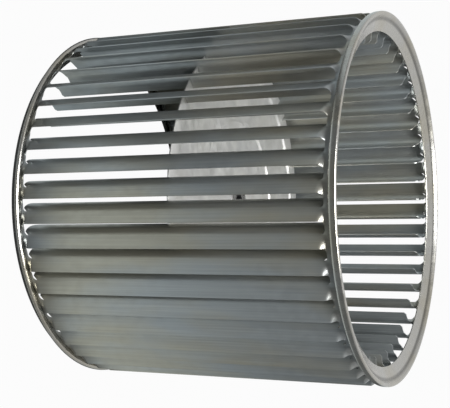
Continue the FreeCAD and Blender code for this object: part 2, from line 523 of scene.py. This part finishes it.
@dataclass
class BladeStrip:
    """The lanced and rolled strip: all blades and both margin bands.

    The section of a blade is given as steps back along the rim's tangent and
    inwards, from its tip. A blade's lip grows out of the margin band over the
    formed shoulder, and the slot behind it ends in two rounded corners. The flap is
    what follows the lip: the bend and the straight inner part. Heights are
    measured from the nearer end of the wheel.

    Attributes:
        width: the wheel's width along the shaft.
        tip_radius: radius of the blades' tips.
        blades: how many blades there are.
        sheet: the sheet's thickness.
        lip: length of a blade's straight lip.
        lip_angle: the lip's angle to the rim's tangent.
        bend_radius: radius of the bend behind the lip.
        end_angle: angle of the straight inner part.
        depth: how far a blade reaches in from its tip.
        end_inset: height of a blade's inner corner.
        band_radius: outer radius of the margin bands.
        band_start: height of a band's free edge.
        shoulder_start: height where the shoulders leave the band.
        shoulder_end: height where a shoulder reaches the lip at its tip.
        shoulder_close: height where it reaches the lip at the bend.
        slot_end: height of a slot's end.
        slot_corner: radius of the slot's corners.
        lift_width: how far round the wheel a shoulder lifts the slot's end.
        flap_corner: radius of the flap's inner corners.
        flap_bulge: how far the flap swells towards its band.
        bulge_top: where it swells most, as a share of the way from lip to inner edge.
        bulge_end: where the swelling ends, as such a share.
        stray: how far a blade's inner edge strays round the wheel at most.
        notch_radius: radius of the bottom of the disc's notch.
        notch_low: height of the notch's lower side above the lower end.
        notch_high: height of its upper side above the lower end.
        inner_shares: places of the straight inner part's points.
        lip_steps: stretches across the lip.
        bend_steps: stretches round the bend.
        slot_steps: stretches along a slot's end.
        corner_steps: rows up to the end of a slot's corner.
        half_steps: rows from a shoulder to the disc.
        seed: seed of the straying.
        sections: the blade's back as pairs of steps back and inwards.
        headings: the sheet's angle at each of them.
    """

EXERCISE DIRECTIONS
Reproduce, please, the lines of the material from its first line down to the line containing "measured from the", keeping both ends and nothing beyond them.

COMPLETE OUTPUT
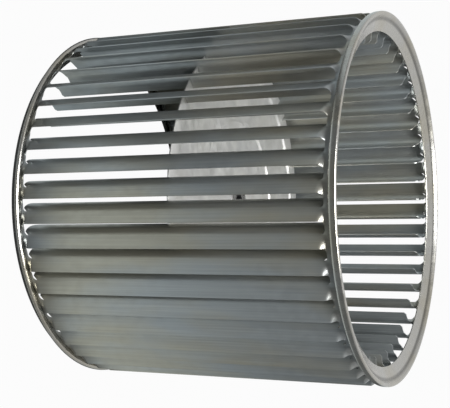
Continue the FreeCAD and Blender code for this object: part 2, from line 523 of scene.py. This part finishes it.
@dataclass
class BladeStrip:
    """The lanced and rolled strip: all blades and both margin bands.

    The section of a blade is given as steps back along the rim's tangent and
    inwards, from its tip. A blade's lip grows out of the margin band over the
    formed shoulder, and the slot behind it ends in two rounded corners. The flap is
    what follows the lip: the bend and the straight inner part. Heights are
    measured from the nearer end of the wheel.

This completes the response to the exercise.